I heard from many customers at work who were split between staying after the storm, toughing it out, and leaving.  Some stayed for a day or two but couldn't cope, leaving when it became apparent there was no immediate change coming.  Hotels, at least in New York, were hard to come by, and some who wanted to leave weren't able to find a place to spend the few days.  Many of our Gramercy customers lost water too, and that was really the breaking point that forced those who left to get out.  One man had a newborn baby too, and he simply said, he didn't recommend trying to get through five days under those conditions.  Those with kids or on the top floors of high-rises definitely had the toughest time.

With the return to work, it seemed like life was back to normal.  One week ago, I prepared for a lazy day off of school.  What I got was an unforgettable week of walking around New York, living through a news story that captured the attention of the country and perhaps will remain in our collective consciousness for much longer.  Like Hurricane Katrina, Sandy seems to be a wakeup call for action to prevent future "once-in-a-generation" hurricanes from becoming a global-warming induced pattern.
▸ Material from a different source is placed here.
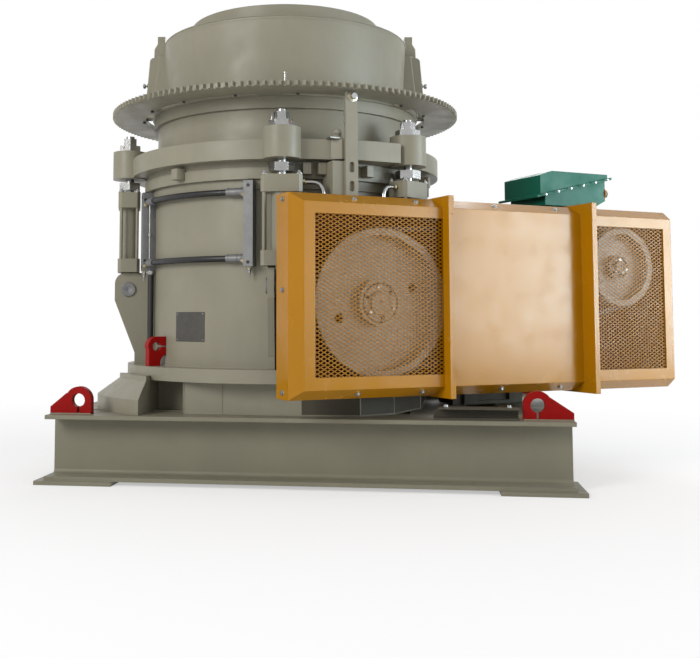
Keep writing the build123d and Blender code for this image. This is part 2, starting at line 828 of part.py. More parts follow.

Whether any action—like the plans outlined in The New York Times—is taken remains to be seen, but the memories of this experience will certainly stay with me.  Until another adventure finds me with reason to write, my shared observations will go on hiatus.  Thanks again to everyone for engaging with me on my adventures, and I look forward to their future continuance soon.

A pedestrian traffic light at Thompson Street and Washington Square South remains out.

Washington Square.

5th Avenue is back to its usual bustle.

So is this intersection at 14th Street and Union Square West, which I photographed lifeless, only few days before.

Con Edison remained entrenched with trucks on the northwest side of Union Square.

Broadway at 18th Street, back to its usual weekend self.

Tape remained across windows on 20th Street, no longer necessary to prevent damage during the storm.